TO DO
Copy all records verbatim.

EXCERPTED RECORDS
....
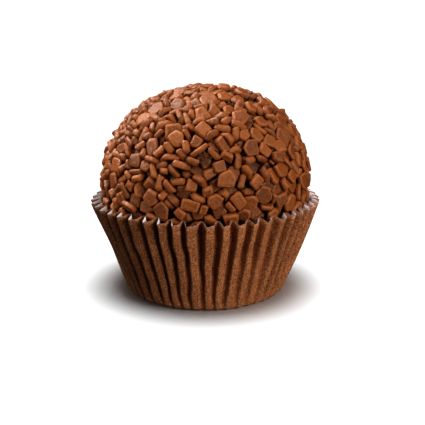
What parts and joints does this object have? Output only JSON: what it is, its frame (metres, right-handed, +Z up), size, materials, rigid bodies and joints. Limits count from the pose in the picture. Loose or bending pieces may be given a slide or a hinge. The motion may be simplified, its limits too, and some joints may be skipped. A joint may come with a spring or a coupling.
{
  "type": "brigadeiro",
  "caption": "Ball of chocolate fudge coated all over in chocolate flakes, standing in a fluted brown paper case.",
  "frame": {"origin": "middle of the case's flat foot, on the surface the sweet stands on", "axes": "+Z up through the ball, -Y the front, +X to the right as seen from the front"},
  "size_m": [0.0352, 0.0352, 0.0315],
  "materials": {
    "brown_paper": "matte",
    "milk_chocolate": "satin"
  },
  "bodies": {
    "root": {"paper_case": "brown_paper", "coated_ball": "milk_chocolate"}
  },
  "joints": []
}
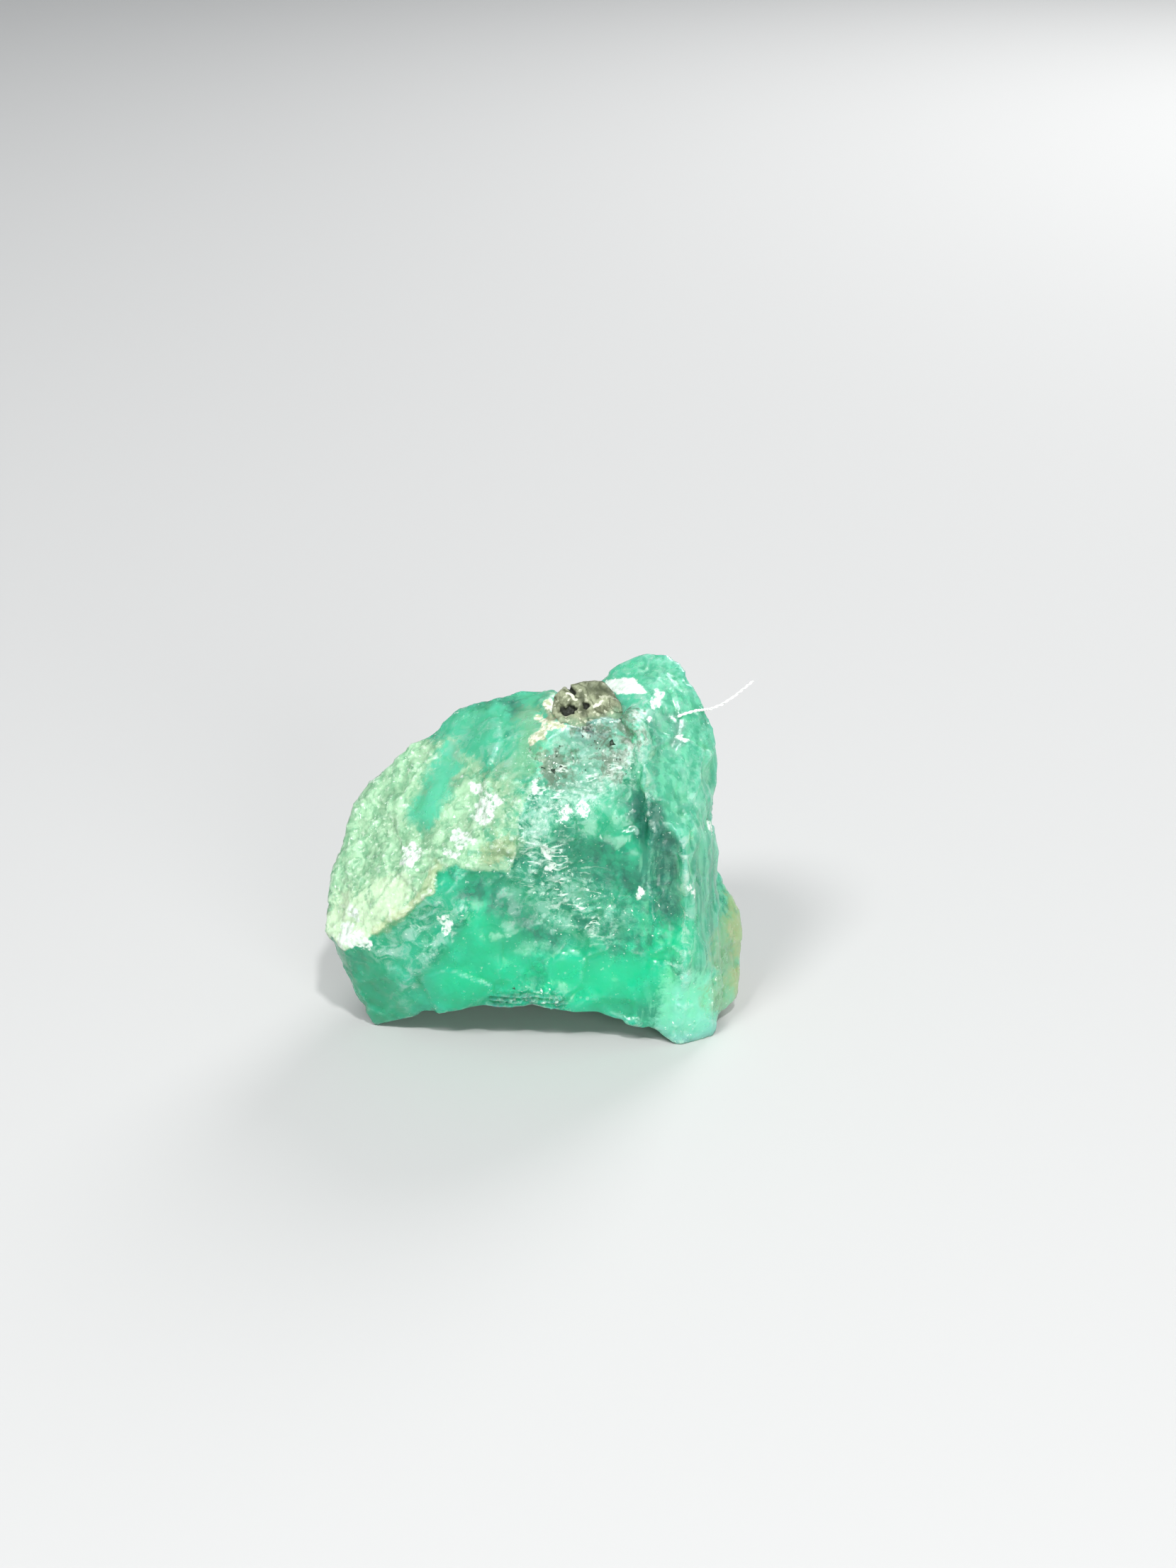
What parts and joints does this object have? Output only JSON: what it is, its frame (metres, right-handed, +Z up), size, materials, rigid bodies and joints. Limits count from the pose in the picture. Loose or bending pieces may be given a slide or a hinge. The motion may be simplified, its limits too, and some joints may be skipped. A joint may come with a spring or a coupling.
{
  "type": "raw emerald crystal",
  "caption": "Rough translucent green emerald shard, fractured and frosted, with a pale crust and a lodged mica-schist grain, resting flat on its broken base.",
  "frame": {"origin": "under the middle of the stone, on the plane of the three feet it rests on", "axes": "+Z up, the broken front face looks along -Y, +X to the right along the stone's width"},
  "size_m": [0.009, 0.0054, 0.0076],
  "materials": {
    "emerald_green": "cloudy translucent green beryl, glassy to waxy on fresh breaks, frosted white along fractures, with a pale yellow-green crust on the upper left",
    "mica_schist": "dull grey-brown mica schist with dark pits and small silvery flakes"
  },
  "bodies": {
    "root": {"emerald": "emerald_green", "schist_grain": "mica_schist"}
  },
  "joints": []
}
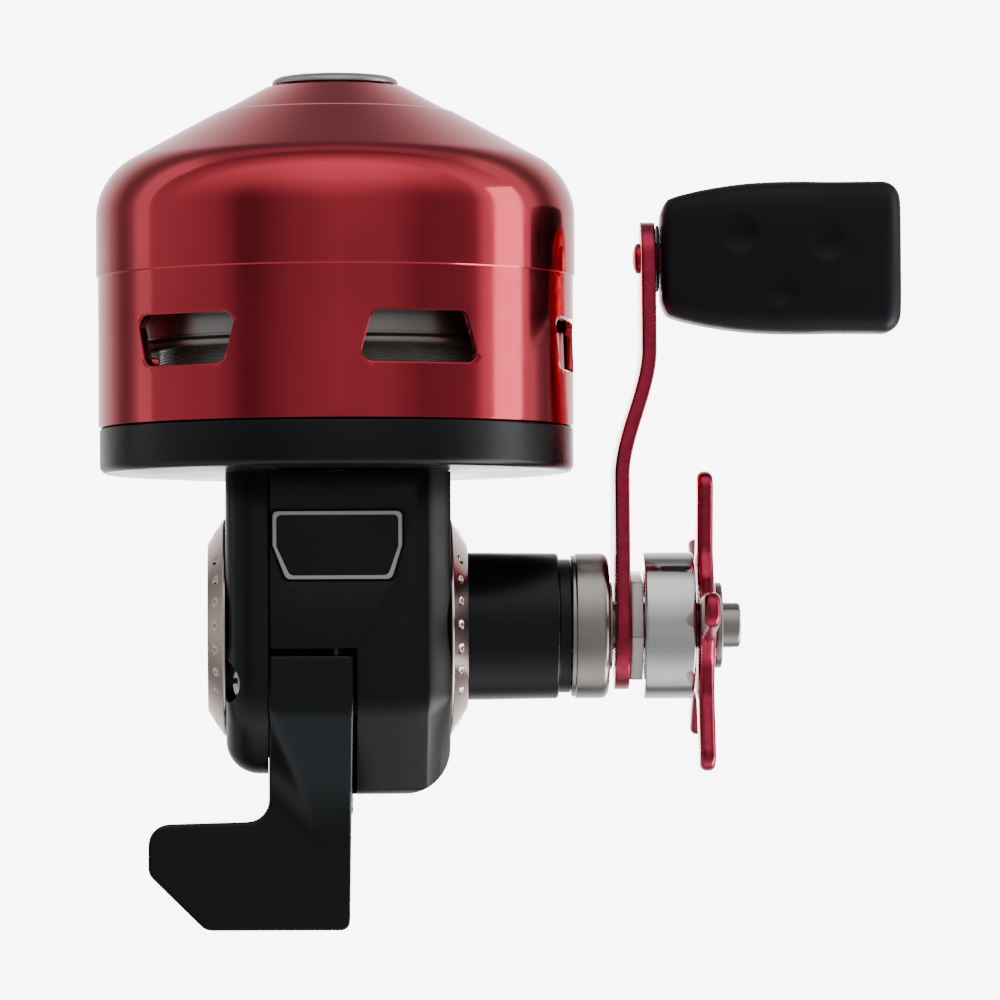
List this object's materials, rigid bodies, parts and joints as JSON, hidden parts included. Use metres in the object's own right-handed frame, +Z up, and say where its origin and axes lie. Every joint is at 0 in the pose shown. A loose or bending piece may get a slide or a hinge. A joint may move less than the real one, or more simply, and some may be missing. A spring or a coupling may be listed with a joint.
{
  "type": "spincast fishing reel",
  "caption": "Closed-face spincast fishing reel: bell cover with line windows, winding head and spool inside, thumb lever, crank with paddle knob, star drag and rod foot.",
  "frame": {"origin": "centre of the rod foot's flat seat face, under the body", "axes": "+X towards the crank handle, +Y towards the nose where the line leaves, +Z up away from the rod"},
  "size_m": [0.1109, 0.1174, 0.0715],
  "materials": {
    "red_anodised": "satin anodised",
    "crimson_anodised": "satin anodised",
    "black_satin": "satin",
    "black_lever": "satin moulded",
    "rose_metal": "polished",
    "steel": "satin nickel",
    "bright_aluminium": "polished",
    "grey_aluminium": "satin",
    "brass": "machined",
    "line": "clear monofilament",
    "fibre": "fibre",
    "knob_rubber": "matt soft touch",
    "black_rubber": "matt"
  },
  "bodies": {
    "frame": {"front_cover": "red_anodised", "nose_ring": "steel", "front_plate": "black_satin", "main_housing": "black_satin", "left_side_cover": "black_satin", "nameplate": "black_satin", "plate_screw_top": "steel", "plate_screw_right": "steel", "plate_screw_left": "steel", "side_screw_top": "steel", "side_screw_rear": "steel", "side_screw_front": "steel", "foot_screw_front": "steel", "foot_screw_rear": "steel", "rod_foot": "black_satin", "right_trim_ring": "rose_metal", "left_trim_ring": "rose_metal", "left_inlay": "black_satin", "crank_bearing_housing": "black_satin", "crank_ball_bearing": "steel", "one_way_bearing": "steel", "spool": "grey_aluminium", "line_winding": "line", "spool_retainer": "steel", "main_bearing_rear": "steel", "main_bearing_front": "steel", "rear_bushing": "brass", "shaft_return_spring": "steel", "lever_pivot_pin": "steel", "lever_spring": "steel"},
    "crank": {"crank_shaft": "steel", "drive_gear": "brass", "gear_clip": "steel", "drag_washer_inner": "fibre", "pressure_plate": "steel", "drag_washer_outer": "fibre", "collar": "steel", "handle_arm": "crimson_anodised", "handle_nut": "steel", "end_nut": "steel", "knob_spindle": "crimson_anodised", "knob_washer": "black_rubber"},
    "star": {"star_hub": "bright_aluminium", "star_wheel": "crimson_anodised"},
    "knob": {"knob_grip": "knob_rubber"},
    "lever": {"thumb_lever": "black_lever"},
    "shaft_carrier": {"thrust_button": "steel"},
    "winding_head": {"main_shaft": "steel", "pinion_gear": "brass", "winding_cup": "grey_aluminium", "cup_nut": "steel"},
    "pin": {"pickup_pin": "steel"}
  },
  "joints": [
    {"name": "crank_spin", "type": "hinge", "parent": "frame", "child": "crank", "pos_m": [0.03, -0.0065, 0.0385], "axis": [1, 0, 0], "continuous": true},
    {"name": "star_drag", "type": "hinge", "parent": "crank", "child": "star", "pos_m": [0.045, -0.0065, 0.0385], "axis": [1, 0, 0], "range_deg": [-270, 270]},
    {"name": "knob_spin", "type": "hinge", "parent": "crank", "child": "knob", "pos_m": [0.06, 0.0441, 0.0385], "axis": [1, 0, 0], "continuous": true},
    {"name": "shaft_slide", "type": "slide", "parent": "frame", "child": "shaft_carrier", "axis": [0, 1, 0], "range_m": [0, 0.00277], "stiffness_N_per_m": 2000, "springref_m": -0.003, "deforming": ["shaft_return_spring"]},
    {"name": "lever_press", "type": "hinge", "parent": "frame", "child": "lever", "pos_m": [0, -0.0175, 0.051], "axis": [1, 0, 0], "range_deg": [0, 13], "stiffness_Nm_per_rad": 0.06, "springref_deg": -17.19, "deforming": ["lever_spring"]},
    {"name": "head_spin", "type": "hinge", "parent": "shaft_carrier", "child": "winding_head", "pos_m": [0, 0.03, 0.0385], "axis": [0, 1, 0], "continuous": true},
    {"name": "pin_retract", "type": "slide", "parent": "winding_head", "child": "pin", "axis": [-0.342, 0, 0.9397], "range_m": [-0.0025, 0]}
  ],
  "couplings": [
    {"joint": "head_spin", "follows": "crank_spin", "ratio": -3.6},
    {"joint": "lever_press", "follows": "shaft_slide", "rad_per_m": 81.9},
    {"joint": "pin_retract", "follows": "shaft_slide", "ratio": -0.8664}
  ]
}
....
THE ANSWER
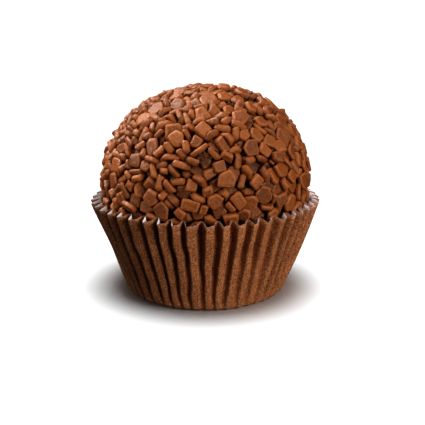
What parts and joints does this object have? Output only JSON: what it is, its frame (metres, right-handed, +Z up), size, materials, rigid bodies and joints. Limits count from the pose in the picture. Loose or bending pieces may be given a slide or a hinge. The motion may be simplified, its limits too, and some joints may be skipped. A joint may come with a spring or a coupling.
{
  "type": "brigadeiro",
  "caption": "Ball of chocolate fudge coated all over in chocolate flakes, standing in a fluted brown paper case.",
  "frame": {"origin": "middle of the case's flat foot, on the surface the sweet stands on", "axes": "+Z up through the ball, -Y the front, +X to the right as seen from the front"},
  "size_m": [0.0352, 0.0352, 0.0315],
  "materials": {
    "brown_paper": "matte",
    "milk_chocolate": "satin"
  },
  "bodies": {
    "root": {"paper_case": "brown_paper", "coated_ball": "milk_chocolate"}
  },
  "joints": []
}
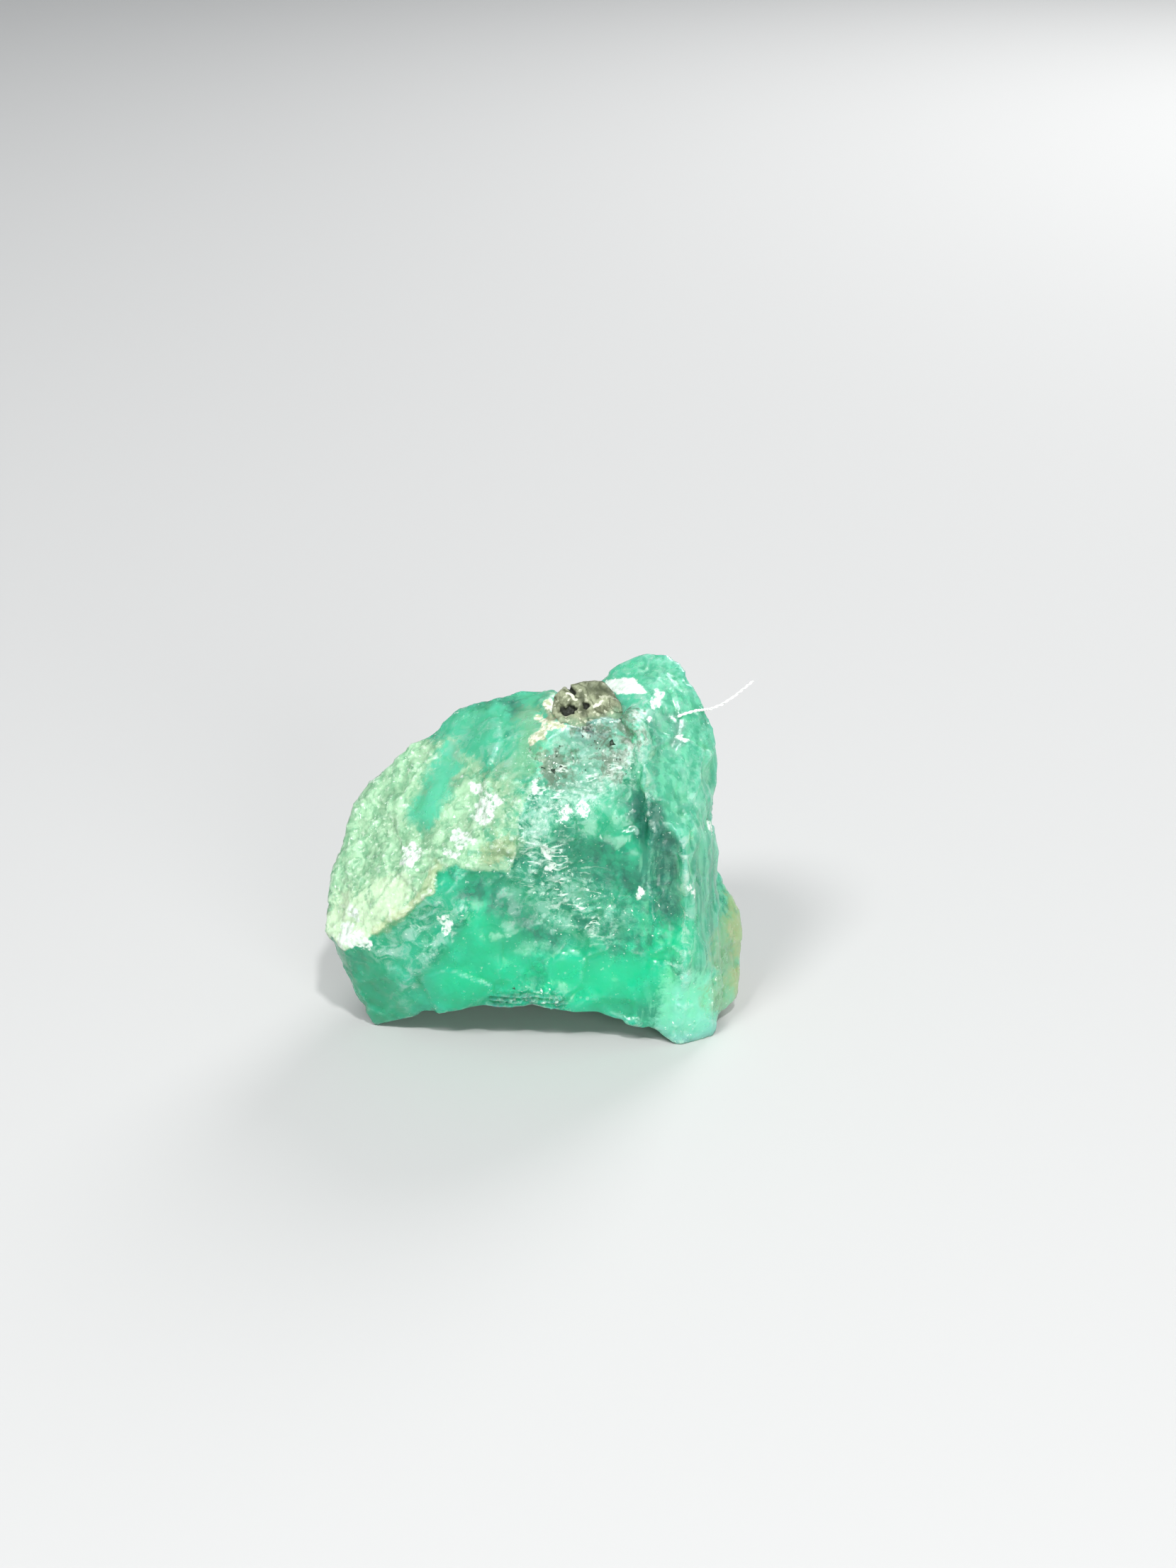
What parts and joints does this object have? Output only JSON: what it is, its frame (metres, right-handed, +Z up), size, materials, rigid bodies and joints. Limits count from the pose in the picture. Loose or bending pieces may be given a slide or a hinge. The motion may be simplified, its limits too, and some joints may be skipped. A joint may come with a spring or a coupling.
{
  "type": "raw emerald crystal",
  "caption": "Rough translucent green emerald shard, fractured and frosted, with a pale crust and a lodged mica-schist grain, resting flat on its broken base.",
  "frame": {"origin": "under the middle of the stone, on the plane of the three feet it rests on", "axes": "+Z up, the broken front face looks along -Y, +X to the right along the stone's width"},
  "size_m": [0.009, 0.0054, 0.0076],
  "materials": {
    "emerald_green": "cloudy translucent green beryl, glassy to waxy on fresh breaks, frosted white along fractures, with a pale yellow-green crust on the upper left",
    "mica_schist": "dull grey-brown mica schist with dark pits and small silvery flakes"
  },
  "bodies": {
    "root": {"emerald": "emerald_green", "schist_grain": "mica_schist"}
  },
  "joints": []
}
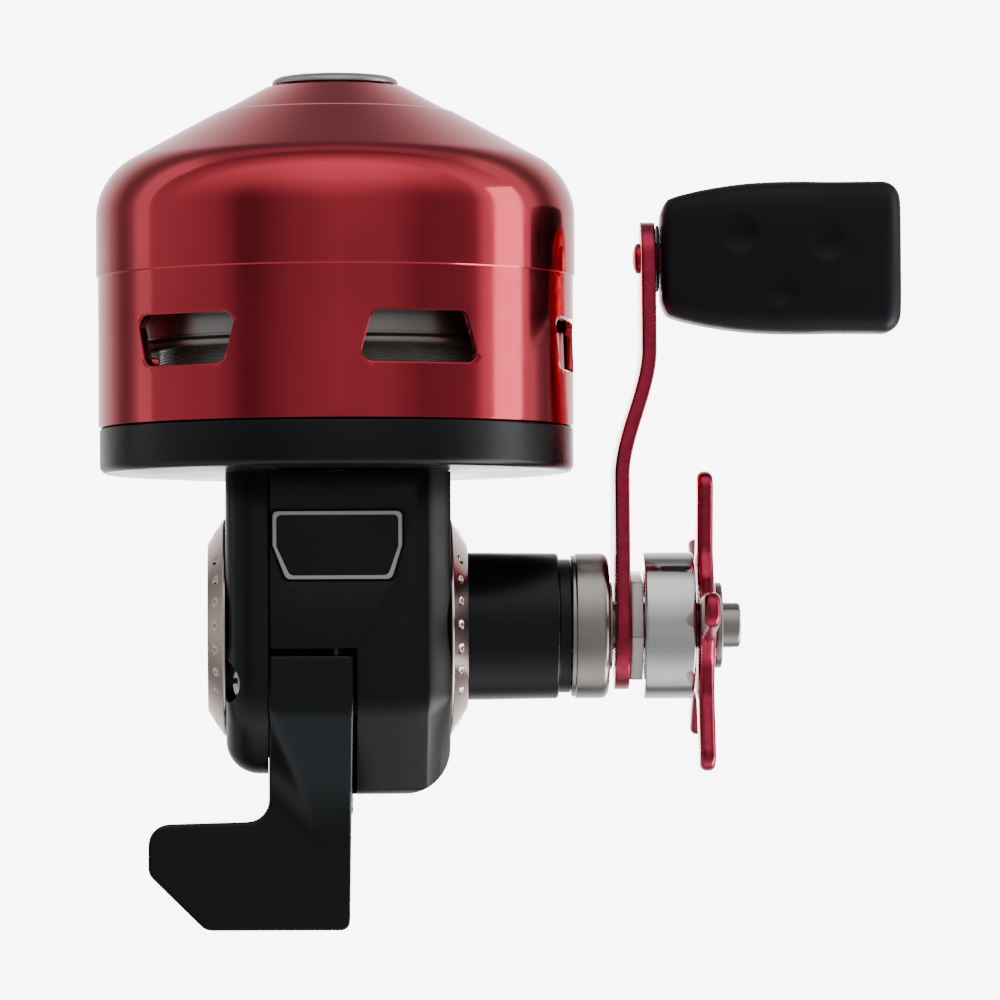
List this object's materials, rigid bodies, parts and joints as JSON, hidden parts included. Use metres in the object's own right-handed frame, +Z up, and say where its origin and axes lie. Every joint is at 0 in the pose shown. A loose or bending piece may get a slide or a hinge. A joint may move less than the real one, or more simply, and some may be missing. A spring or a coupling may be listed with a joint.
{
  "type": "spincast fishing reel",
  "caption": "Closed-face spincast fishing reel: bell cover with line windows, winding head and spool inside, thumb lever, crank with paddle knob, star drag and rod foot.",
  "frame": {"origin": "centre of the rod foot's flat seat face, under the body", "axes": "+X towards the crank handle, +Y towards the nose where the line leaves, +Z up away from the rod"},
  "size_m": [0.1109, 0.1174, 0.0715],
  "materials": {
    "red_anodised": "satin anodised",
    "crimson_anodised": "satin anodised",
    "black_satin": "satin",
    "black_lever": "satin moulded",
    "rose_metal": "polished",
    "steel": "satin nickel",
    "bright_aluminium": "polished",
    "grey_aluminium": "satin",
    "brass": "machined",
    "line": "clear monofilament",
    "fibre": "fibre",
    "knob_rubber": "matt soft touch",
    "black_rubber": "matt"
  },
  "bodies": {
    "frame": {"front_cover": "red_anodised", "nose_ring": "steel", "front_plate": "black_satin", "main_housing": "black_satin", "left_side_cover": "black_satin", "nameplate": "black_satin", "plate_screw_top": "steel", "plate_screw_right": "steel", "plate_screw_left": "steel", "side_screw_top": "steel", "side_screw_rear": "steel", "side_screw_front": "steel", "foot_screw_front": "steel", "foot_screw_rear": "steel", "rod_foot": "black_satin", "right_trim_ring": "rose_metal", "left_trim_ring": "rose_metal", "left_inlay": "black_satin", "crank_bearing_housing": "black_satin", "crank_ball_bearing": "steel", "one_way_bearing": "steel", "spool": "grey_aluminium", "line_winding": "line", "spool_retainer": "steel", "main_bearing_rear": "steel", "main_bearing_front": "steel", "rear_bushing": "brass", "shaft_return_spring": "steel", "lever_pivot_pin": "steel", "lever_spring": "steel"},
    "crank": {"crank_shaft": "steel", "drive_gear": "brass", "gear_clip": "steel", "drag_washer_inner": "fibre", "pressure_plate": "steel", "drag_washer_outer": "fibre", "collar": "steel", "handle_arm": "crimson_anodised", "handle_nut": "steel", "end_nut": "steel", "knob_spindle": "crimson_anodised", "knob_washer": "black_rubber"},
    "star": {"star_hub": "bright_aluminium", "star_wheel": "crimson_anodised"},
    "knob": {"knob_grip": "knob_rubber"},
    "lever": {"thumb_lever": "black_lever"},
    "shaft_carrier": {"thrust_button": "steel"},
    "winding_head": {"main_shaft": "steel", "pinion_gear": "brass", "winding_cup": "grey_aluminium", "cup_nut": "steel"},
    "pin": {"pickup_pin": "steel"}
  },
  "joints": [
    {"name": "crank_spin", "type": "hinge", "parent": "frame", "child": "crank", "pos_m": [0.03, -0.0065, 0.0385], "axis": [1, 0, 0], "continuous": true},
    {"name": "star_drag", "type": "hinge", "parent": "crank", "child": "star", "pos_m": [0.045, -0.0065, 0.0385], "axis": [1, 0, 0], "range_deg": [-270, 270]},
    {"name": "knob_spin", "type": "hinge", "parent": "crank", "child": "knob", "pos_m": [0.06, 0.0441, 0.0385], "axis": [1, 0, 0], "continuous": true},
    {"name": "shaft_slide", "type": "slide", "parent": "frame", "child": "shaft_carrier", "axis": [0, 1, 0], "range_m": [0, 0.00277], "stiffness_N_per_m": 2000, "springref_m": -0.003, "deforming": ["shaft_return_spring"]},
    {"name": "lever_press", "type": "hinge", "parent": "frame", "child": "lever", "pos_m": [0, -0.0175, 0.051], "axis": [1, 0, 0], "range_deg": [0, 13], "stiffness_Nm_per_rad": 0.06, "springref_deg": -17.19, "deforming": ["lever_spring"]},
    {"name": "head_spin", "type": "hinge", "parent": "shaft_carrier", "child": "winding_head", "pos_m": [0, 0.03, 0.0385], "axis": [0, 1, 0], "continuous": true},
    {"name": "pin_retract", "type": "slide", "parent": "winding_head", "child": "pin", "axis": [-0.342, 0, 0.9397], "range_m": [-0.0025, 0]}
  ],
  "couplings": [
    {"joint": "head_spin", "follows": "crank_spin", "ratio": -3.6},
    {"joint": "lever_press", "follows": "shaft_slide", "rad_per_m": 81.9},
    {"joint": "pin_retract", "follows": "shaft_slide", "ratio": -0.8664}
  ]
}